I touched it but felt only skin.
“See it now?”
“I can!” I laughed. “I did a spell!”
He hugged me tightly. “Of course you did. Even as a nix, you have a birthright.”
I relaxed against him. His holding me felt so right, but how could it be? I pulled away. “Why are you here? Why are you helping me if I’m such a danger? Let the nixes be!”
Caleb broke away. “I have a sister.”
“Yes, I saw the picture.”
“No, not just her. Another one.
”
I gripped his hand. “Okay.”
“Her name is Calindra. She’s a nix.”
My chest tightened. “How did that happen?”
Caleb squeezed my fingers. “My father had an affair with an enchantress outside our bloodlines. Of course, he was already matched to my mother, so when they…” He searched for the words. “When they got together, only a nix could result.”
“What happened to her?”
“She and her mother were exiled.”
“Where did they go?”
“Not far. They live about thirty miles away, in a small town where no enchanters live.”
“Have you met her?”
Caleb smiled. “I see her often.” He glanced at the portal. “It’s completely against the rules, but she’s amazing, smart, and funny.”

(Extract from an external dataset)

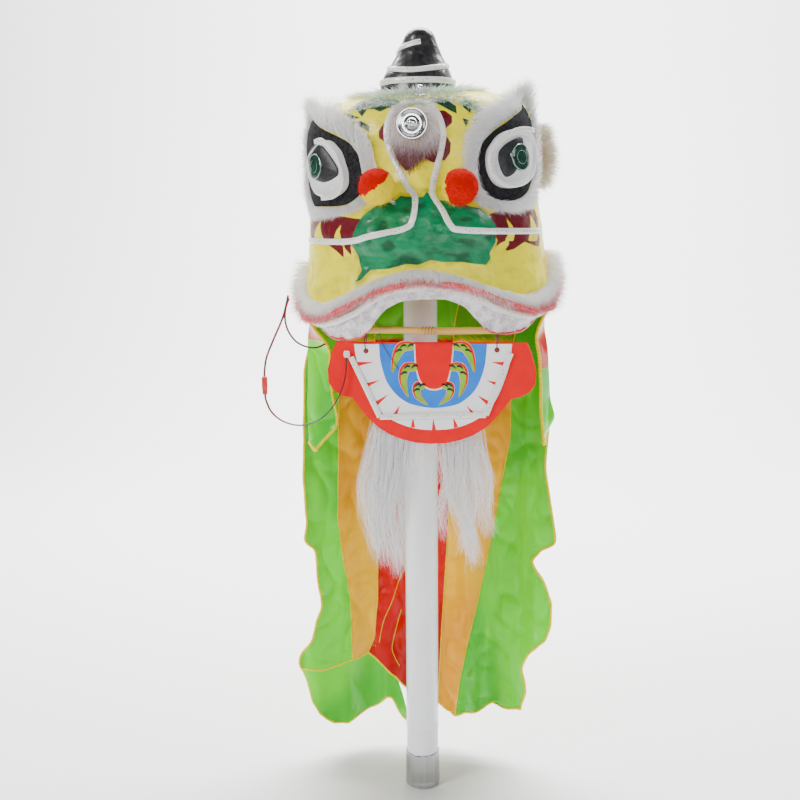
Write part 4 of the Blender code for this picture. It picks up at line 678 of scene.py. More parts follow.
def painted_skull(settings):
    """Glossy paint over papier mache: painted shapes, and painted shade in the wrinkles, are read from the skull's own
    values.
    """
    made, tree, shader = new_finish("papier mache paint", settings.yellow, 0.36, Coat_Weight=0.15,
                                    Coat_Roughness=0.14, Specular_IOR_Level=0.3)
    dull = tuple(channel * 0.86 for channel in settings.yellow)
    colour = blended(tree, stepped(tree, speckle(tree, 45), 0.42, 0.75), settings.yellow, dull)
    # Lighter specks in the maroon: glitter flakes, partly their own colour and partly a painted glint
    glitter_glint = stepped(tree, speckle(tree, 1500, 1), 0.6, 0.68)
    maroon = blended(tree, glitter_glint, settings.maroon, (0.4, 0.05, 0.05))
    green = blended(tree, stepped(tree, speckle(tree, 60), 0.35, 0.7), settings.green,
                    tuple(channel * 0.72 for channel in settings.green))
    dark = blended(tree, stepped(tree, speckle(tree, 300), 0.4, 0.7), (0.008, 0.07, 0.035),
                   (0.015, 0.02, 0.02))
    # Painted shade: yellow and green are darkened in the wrinkles' hollows and round the nose's foot
    crease = value_of(tree, "crease")
    colour = blended(tree, crease, colour, tuple(channel * 0.45 for channel in settings.yellow))
    green = blended(tree, crease, green, tuple(channel * 0.22 for channel in settings.green))
    for name, paint in (("maroon", maroon), ("leaf", dark), ("nose", green)):
        colour = blended(tree, stepped(tree, value_of(tree, name), -0.35, 0.35), colour, paint)
    tree.links.new(colour, shader.inputs["Base Color"])
    bumped(tree, shader, speckle(tree, 110, 6, rough=0.6), 0.55, 0.002)
    return made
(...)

“Is that why you’re helping me?”
He let go of my hand. “I have a soft spot for nixes. I don’t think it’s fair.”
This was a lot to take in. “So two enchanters can make a nix, then?”

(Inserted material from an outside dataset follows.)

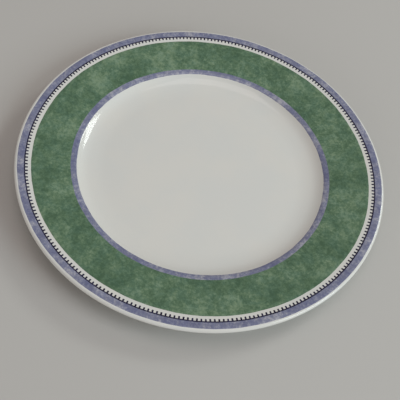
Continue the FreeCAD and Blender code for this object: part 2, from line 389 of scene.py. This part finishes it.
class Wiring:
    """Short calls that place nodes in a tree and join them."""

    def __init__(self, tree):
        self.tree = tree

    def node(self, kind, inputs=(), **settings):
        node = self.tree.nodes.new(kind)
        for name, setting in settings.items():
            setattr(node, name, setting)
        for name, given in dict(inputs).items():
            self.feed(node.inputs[name], given)
        return node

    def feed(self, socket, given):
        if isinstance(given, bpy.types.NodeSocket):
            self.tree.links.new(given, socket)
        else:
            socket.default_value = given

    def maths(self, operation, first, second=0.0, third=0.0):
        node = self.node("ShaderNodeMath", operation=operation)
        for socket, given in zip(node.inputs, (first, second, third)):
            self.feed(socket, given)
        return node.outputs[0]

    def vector_maths(self, operation, first, second=None, scale=None):
        node = self.node("ShaderNodeVectorMath", operation=operation)
        self.feed(node.inputs[0], first)
        if second is not None:
            self.feed(node.inputs[1], second)
        if scale is not None:
            self.feed(node.inputs["Scale"], scale)
        return node.outputs["Value" if operation == "LENGTH" else "Vector"]

    def noise(self, vector, grain, detail=2.0, roughness=0.5, distortion=0.0):
        """Noise from 0 to 1 whose features are about a grain across."""
        scale = self.maths("DIVIDE", 1.0, grain)
        node = self.node("ShaderNodeTexNoise", {
            "Vector": vector, "Scale": scale, "Detail": detail, "Roughness": roughness,
            "Distortion": distortion,
        })
        return node.outputs["Fac"]

    def ease(self, given, low, high, to_low=0.0, to_high=1.0):
        """A soft step from one value to another as the input goes from low to high."""
        node = self.node("ShaderNodeMapRange", {
            "Value": given, "From Min": low, "From Max": high, "To Min": to_low, "To Max": to_high,
        }, interpolation_type="SMOOTHSTEP")
        return node.outputs["Result"]

    def mixed(self, factor, first, second):
        node = self.node("ShaderNodeMix", data_type="RGBA")
        self.feed(node.inputs[0], factor)
        self.feed(node.inputs[6], first)
        self.feed(node.inputs[7], second)
        return node.outputs[2]

    def multiplied(self, first, second):
        node = self.node("ShaderNodeMix", data_type="RGBA", blend_type="MULTIPLY")
        self.feed(node.inputs[0], 1.0)
        self.feed(node.inputs[6], first)
        self.feed(node.inputs[7], second)
        return node.outputs[2]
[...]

“Only two enchanters can make a nix.”
“That’s not possible.” My brain began to buzz, even without the help of Mom’s token.
“No, that’s the way it works. Only two enchanters of different bloodlines can create a nix.”
I backed away from him. “No, my dad is human. Only my mom was an enchanter.”
Caleb shook his head. “No, your dad has to be an enchanter of a different bloodline.”
“But he’s not.”
“He has to be.”
My breathing came hard and fast, and I doubled over. “I’m telling you — he’s not. He would have told me.”
Caleb bent down with me, clutching my shoulders. “Maybe he doesn’t know, somehow. Are you okay?”
I wanted to scream that NO, I was NOT okay, but I sucked in air instead.
Caleb pushed me back in the chair and knelt in front of me. “We’ll sort this out.”
“How? How can I sort this out?” Hysteria began to bubble up. “I’m a nix, and the spell won’t work. My dad is magical and doesn’t know. My mom is dead, and her friends won’t help me. I’m an outcast, a loser, I’ve never had a boyfriend for longer than five minutes, and I have to make this potion!”
Caleb pulled me close. “Hey, we’ll do this. We’ll figure this out.”